I still remember the day that I came back and told my wife that I would go and look for a job. We knew this meant that things wouldn't be the same. God was so good to me and I found a job at Sears. I was working in the Lawn and Garden department selling mowers. At first it was part time, but our situation at the church was not getting any better. So when they offered me a full time position with benefits I took it. But what would this mean for the church and my family?
As far as the church was concerned we were now a core group of 25, they were good people but we just couldn't get anything going. The people in the church understood our situation, but because I had to work the church suffered. What did this mean for my family? I have the best wife and understanding children, but this meant I would not see them as I would have liked. My schedule consisted of work days and church days, but no family days. The schedule was wearing on me.
I was now working 40 hrs a week at Sears and putting 15-20 hours at the church. I had no time for family. I was either working or was getting ready for Sunday. There were times that I would come home and fall asleep in my chair before dinner. I had no energy what so ever. I didn't feel it was right to not give my best to my family or the church. So my wife and I prayed.
My desire was to pastor a church exclusively and have family time, we saw that in our situation that was not going to be a possibility. We made a tough decision, we decided that for the good of our family that we would begin looking elsewhere for ministry opportunities. I felt as though I was giving up on these people, but I could not pay my bills and stay in our present situation. So I began sending out resumes.
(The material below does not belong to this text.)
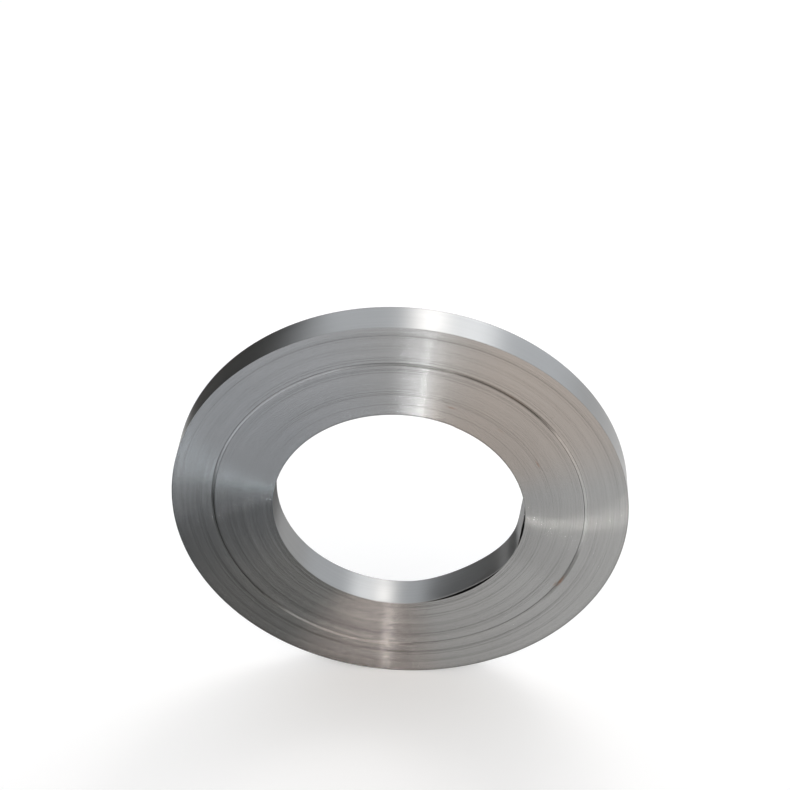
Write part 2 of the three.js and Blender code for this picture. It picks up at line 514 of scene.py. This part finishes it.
def wind_strip(name, start_clock, turns, radius_at, shift_at):
    """Winds a length of strip clockwise, seen from the front, from a start clock angle in degrees from
    the top. radius_at gives its mid radius and shift_at its creep, by the degrees wound so far."""
    step = 360 / winding_steps
    bpy.ops.object.select_all(action="DESELECT")
    bpy.ops.mesh.primitive_plane_add(size=1, location=(0, 0, 0), enter_editmode=True)
    bpy.ops.transform.resize(value=(strip_width, strip_thickness, 1))
    bpy.ops.mesh.bevel(offset=strip_corner, affect="VERTICES", segments=1)
    bpy.ops.transform.rotate(value=-math.pi / 2, orient_axis="Z", center_override=(0, 0, 0))
    bpy.ops.transform.translate(value=(radius_at(0), shift_at(0), 0))
    turn_to_start = math.radians(start_clock - 90)
    bpy.ops.transform.rotate(value=-turn_to_start, orient_axis="Y", center_override=(0, 0, 0))
    for number in range(round(turns * winding_steps)):
        clock = math.radians(start_clock + (number + 1) * step)
        wound = number * step
        out = radius_at(wound + step) - radius_at(wound)
        along = shift_at(wound + step) - shift_at(wound)
        bpy.ops.mesh.extrude_region_move(TRANSFORM_OT_translate={"value": (0, 0, 0)})
        bpy.ops.transform.rotate(value=-math.radians(step), orient_axis="Y", center_override=(0, 0, 0))
        bpy.ops.transform.translate(value=(out * math.sin(clock), along, out * math.cos(clock)))
    bpy.ops.mesh.select_all(action="SELECT")
    bpy.ops.mesh.normals_make_consistent(inside=False)
    bpy.ops.object.mode_set(mode="OBJECT")
    strip = bpy.context.active_object
    strip.name = name
    return strip


def bore_gap(clock):
    """How far the first turn stands off the second at a clock angle."""
    for start, end, gap in loose_arcs:
        if start < clock < end:
            return gap * math.sin(math.pi * (clock - start) / (end - start)) ** loose_arc_ease
    return 0


def first_turn_radius(wound):
    clock = (head_clock + wound) % 360
    return bore_radius + strip_thickness * (0.5 + wound / 360) - bore_gap(clock)


first_turn = wind_strip("first_turn", head_clock, 1, first_turn_radius, lambda wound: -end_turn_shift)
dress_turns(first_turn, showing=-1)


# The last turn, on the outside. The same strip, pulled tight round the coil and cut off square, so
# that its tail makes a small step in the outer wall.
tail_clock = 150


def last_turn_radius(wound):
    return outer_radius - strip_thickness * (1.5 - wound / 360)


last_turn = wind_strip("last_turn", tail_clock, 1, last_turn_radius, lambda wound: -end_turn_shift)
dress_turns(last_turn, showing=1)


# The slack turns, part of the way out. Five turns of the same strip, wound with less pull: in places
# they have parted and leave an open line, and in others they stand a little proud and their edges get a
# painted sheen.
slack_clock = 175
slack_turn_count = 5
slack_proud = 0.0008
# How many thicknesses out each turn is pushed where they have parted.
parted_places = (0, 1, 3.5, 4.5, 5.5, 5.5)
# How far the slack turns have parted at each clock angle, or below 0 how far they stand proud.
slack_places = (
    (0, 0), (10, 0.3), (20, 0.9), (44, 1), (52, 0), (64, -0.5), (98, -0.5), (108, 0), (112, 0.4),
    (117, 0.4), (122, 0), (140, -0.1), (175, 0), (188, -0.5), (214, -0.4), (224, 0), (234, 0.9),
    (262, 1), (278, 0.5), (285, 0), (298, -0.5), (336, -0.5), (344, 0), (360, 0),
)


def slack_spread(clock):
    """How far the slack turns have parted at a clock angle, eased from one place to the next."""
    clock %= 360
    for (start, first), (end, second) in zip(slack_places, slack_places[1:]):
        if clock <= end:
            share = (clock - start) / (end - start)
            return first + (second - first) * share * share * (3 - 2 * share)


def slack_radius(wound):
    spread = max(0, slack_spread(slack_clock + wound))
    even_pitch = (slack_outside_radius - slack_inside_radius - strip_thickness) / slack_turn_count
    even = even_pitch * wound / 360
    pushed = parted_places[int(wound // 360)] * strip_thickness
    return slack_inside_radius + strip_thickness / 2 + even + spread * (pushed - even)


def slack_shift(wound):
    return min(0, slack_spread(slack_clock + wound)) * slack_proud


slack_turns = wind_strip("slack_turns", slack_clock, slack_turn_count, slack_radius, slack_shift)
dress_turns(slack_turns)


# The coil: all its turns joined as the one piece that they are, a single length of steel strip. It
# stands on its edge on the floor with its axis level.
shading_angle = math.radians(30)
bpy.ops.object.select_all(action="DESELECT")
for turns in (inner_turns, outer_turns, first_turn, last_turn, slack_turns):
    turns.select_set(True)
bpy.context.view_layer.objects.active = inner_turns
bpy.ops.object.join()
coil = bpy.context.active_object
coil.name = "steel_coil"
bpy.ops.object.transform_apply(location=True, rotation=True, scale=True)
bpy.ops.object.shade_smooth_by_angle(angle=shading_angle)
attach(coil, "root")
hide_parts("strip_coil")


# The studio floor: a wide sheet of white paper under the coil. It takes the coil's shadow, and is lifted
# a little for the camera and for what shines.
floor_size = 14
floor_middle = (0, 2, cad_low.z)
paper_colour = (0.8, 0.8, 0.8, 1)
paper_lift = 0.3

bpy.ops.object.select_all(action="DESELECT")
bpy.ops.mesh.primitive_plane_add(size=floor_size, location=floor_middle)
floor = bpy.context.active_object
floor.name = "floor"
bpy.ops.object.transform_apply(location=True, rotation=True, scale=True)
paper = bpy.data.materials.new("floor_paper")
paper.use_nodes = True
tree = paper.node_tree
tree.nodes.clear()
matt = add_node(tree, "ShaderNodeBsdfDiffuse", {"Color": paper_colour})
path = tree.nodes.new("ShaderNodeLightPath").outputs
seen = math_node(tree, "ADD", path["Is Camera Ray"], path["Is Glossy Ray"])
seen = math_node(tree, "ADD", seen, path["Is Transmission Ray"])
lift_level = math_node(tree, "MULTIPLY", seen, paper_lift)
lift = add_node(tree, "ShaderNodeEmission", {"Color": (1, 1, 1, 1), "Strength": lift_level})
both = add_node(tree, "ShaderNodeAddShader", {0: matt.outputs[0], 1: lift.outputs[0]})
add_node(tree, "ShaderNodeOutputMaterial", {"Surface": both.outputs[0]})
floor.data.materials.append(paper)


# Cards of black felt round the coil, seen only in the metal: two lie on the floor and one stands behind
# on the left. They put the dark parts in the coil's shine.
card_lift = 0.004


def felt_card(name, shade, first, second, soft_edge, height=0.0):
    """A card from one corner (x, y) on the floor to another: flat, or standing if it has a height. It
    thins out to nothing over its edge, by a share of its size."""
    low = cad_low.z + card_lift
    felt = bpy.data.materials.new(name + "_felt")
    felt.use_nodes = True
    tree = felt.node_tree
    tree.nodes.clear()
    place = add_node(tree, "ShaderNodeTexCoord").outputs["Generated"]
    place = add_node(tree, "ShaderNodeSeparateXYZ", {"Vector": place}).outputs
    cover = 1.0
    for across in (place["X"], place["Z" if height else "Y"]):
        off_edge = math_node(tree, "MULTIPLY", math_node(tree, "SUBTRACT", 1.0, across), across)
        cover = math_node(tree, "MULTIPLY", cover, ramp_node(tree, off_edge, 0.0, soft_edge))
    black = add_node(tree, "ShaderNodeBsdfDiffuse", {"Color": (shade, shade, shade, 1)})
    nothing = add_node(tree, "ShaderNodeBsdfTransparent")
    mixed = add_node(tree, "ShaderNodeMixShader", {0: cover, 1: nothing.outputs[0], 2: black.outputs[0]})
    add_node(tree, "ShaderNodeOutputMaterial", {"Surface": mixed.outputs[0]})
    across_x, across_y = second[0] - first[0], second[1] - first[1]
    middle = ((first[0] + second[0]) / 2, (first[1] + second[1]) / 2, low + height / 2)
    if height:
        size = (math.hypot(across_x, across_y), height, 1)
        turn = (math.pi / 2, 0, math.atan2(across_y, across_x))
    else:
        size = (abs(across_x), abs(across_y), 1)
        turn = (0, 0, 0)
    bpy.ops.object.select_all(action="DESELECT")
    bpy.ops.mesh.primitive_plane_add(size=1, location=middle, rotation=turn)
    card = bpy.context.active_object
    card.name = name
    card.scale = size
    bpy.ops.object.transform_apply(location=True, rotation=True, scale=True)
    card.data.materials.append(felt)
    card.visible_camera = False
    card.visible_diffuse = False
    card.visible_shadow = False


felt_card("left_mat", 0.29, (-0.87, 0.02), (0.1, -0.66), 0.14)
felt_card("back_mat", 0.08, (-0.62, 0.3), (0.09, 0.95), 0.12)
felt_card("left_flag", 0.1, (-1.5, 0.25), (-0.5, 1.1), 0.12, 1.4)


# The studio walls: white in front of and behind the coil, dimmer at its sides, and plain white where the
# camera sees them. The front wall is a little warm and the back wall a little cool.
front_wall_level = 1.45
back_wall_level = 1.95
side_wall_level = 0.3
front_wall_colour = (1.04, 1.0, 0.96, 1)
back_wall_colour = (0.97, 1.0, 1.04, 1)
wall_change = 0.3

world = bpy.data.worlds.new("studio_walls")
bpy.context.scene.world = world
world.use_nodes = True
tree = world.node_tree
towards = add_node(tree, "ShaderNodeTexCoord").outputs["Generated"]
level = 0.0
for way, wall_level in (
    ((0, -1, 0), front_wall_level),
    ((0, 1, 0), back_wall_level),
    ((1, 0, 0), side_wall_level),
    ((-1, 0, 0), side_wall_level),
):
    facing = math_node(tree, "MAXIMUM", vector_node(tree, "DOT_PRODUCT", towards, way, "Value"), 0.0)
    level = math_node(tree, "MULTIPLY_ADD", facing, wall_level, level)
backwards = vector_node(tree, "DOT_PRODUCT", towards, (0, 1, 0), "Value")
backwards = ramp_node(tree, backwards, -wall_change, wall_change)
wall_colour = mix_node(tree, backwards, front_wall_colour, back_wall_colour)
walls = tree.nodes["Background"]
tree.links.new(level, walls.inputs["Strength"])
tree.links.new(wall_colour, walls.inputs["Color"])
white = add_node(tree, "ShaderNodeBackground", {"Color": (1, 1, 1, 1), "Strength": 1.0})
seen = tree.nodes.new("ShaderNodeLightPath").outputs["Is Camera Ray"]
backdrop = add_node(tree, "ShaderNodeMixShader", {0: seen, 1: walls.outputs[0], 2: white.outputs[0]})
tree.links.new(backdrop.outputs[0], tree.nodes["World Output"].inputs["Surface"])


# The studio lamps: two soft boxes behind the coil, and small low lamps in front that graze its end and
# draw a narrow shine across the turns at the top, bottom, right and left. The low lamps light only the
# coil.
warm_white = (1, 0.96, 0.92)
pale_warm_white = (1, 0.97, 0.9)
cool_white = (0.85, 0.97, 1)
coil_middle = (0, 0, 0)
coil_top = (0.04, 0, 0.35)
coil_bottom = (-0.04, 0, -0.35)
coil_right = (0.35, 0, 0)
coil_left = (-0.35, 0, 0)


def soft_box(name, place, aim, width, height, power, colour=(1, 1, 1)):
    """A lamp of a width and height at a place, aimed at a point, which fades towards its edge."""
    lamp = bpy.data.lights.new(name, "AREA")
    lamp.shape = "RECTANGLE"
    lamp.size = width
    lamp.size_y = height
    lamp.energy = power
    lamp.color = colour
    lamp.use_nodes = True
    tree = lamp.node_tree
    on_face = add_node(tree, "ShaderNodeNewGeometry").outputs["Parametric"]
    off_middle = vector_node(tree, "SUBTRACT", on_face, (0.5, 0.5, 0))
    to_edge = vector_node(tree, "LENGTH", off_middle, output="Value")
    fade = ramp_node(tree, to_edge, 0.0, 0.5, 1.0, 0.0)
    tree.links.new(fade, tree.nodes["Emission"].inputs["Strength"])
    box = bpy.data.objects.new(name, lamp)
    bpy.context.scene.collection.objects.link(box)
    box.location = place
    box.rotation_euler = (Vector(aim) - Vector(place)).to_track_quat("-Z", "Y").to_euler()
    box.visible_camera = False
    return box


soft_box("back_box", (0.42, 2.6, 2.3), coil_middle, 1.2, 2.2, 65, warm_white)
soft_box("back_fill", (1.3, 2.4, 2.2), coil_middle, 1.6, 1.8, 45)
low_lamps = (
    soft_box("top_shine", (0.033, -0.25, 0.05), coil_top, 0.018, 0.018, 0.07),
    soft_box("top_glow", (0.031, -0.11, 0.17), (0.03, 0, 0.3), 0.11, 0.11, 0.125),
    soft_box("bottom_shine", (-0.02, -0.42, -0.44), coil_bottom, 0.012, 0.012, 0.09),
    soft_box("bottom_glow", (0.05, -1.2, -0.44), coil_bottom, 0.28, 0.28, 3.5),
    soft_box("right_shine", (0.315, -0.4, -0.338), coil_right, 0.005, 0.005, 0.1, pale_warm_white),
    soft_box("left_shine", (-0.36, -0.5, -0.36), coil_left, 0.05, 0.05, 0.1, cool_white),
)
only_coil = bpy.data.collections.new("only_coil")
only_coil.objects.link(coil)
for lamp in low_lamps:
    lamp.light_linking.receiver_collection = only_coil


# The camera: in front of the coil, above it and a little to its right, level from side to side.
camera_place = (0.1503, -2.4822, 2.2152)
camera_tilt = math.radians(52.067)
camera_turn = math.radians(3.675)
lens_length = 74.52
sensor_width = 36

camera_data = bpy.data.cameras.new("camera")
camera_data.sensor_width = sensor_width
camera_data.lens = lens_length
camera = bpy.data.objects.new("camera", camera_data)
bpy.context.scene.collection.objects.link(camera)
camera.location = camera_place
camera.rotation_euler = (camera_tilt, 0, camera_turn)
bpy.context.scene.camera = camera
bpy.context.scene.view_settings.view_transform = "Standard"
Have you ever felt like no one knows what you are going through? That's the way I felt, I was not certain that there was a place for us in ministry. But, we let our Superintendent know and he told me that they were going to close the church and sell the building. I had mixed feelings about this decision, but I knew that I had done all that I could in that place. So, I made plans to move my family yet again to where God was sending us. God had a plan, but we first had to make the decision to put our family first over our other obligations.
God honored this decision, and he sent us to Warden A/G where we just completed three years here at the church. There are good things ahead for this church, but we would have never been a part of it if we hadn't made that tough decision.
Put your family first you will be glad you did. We are.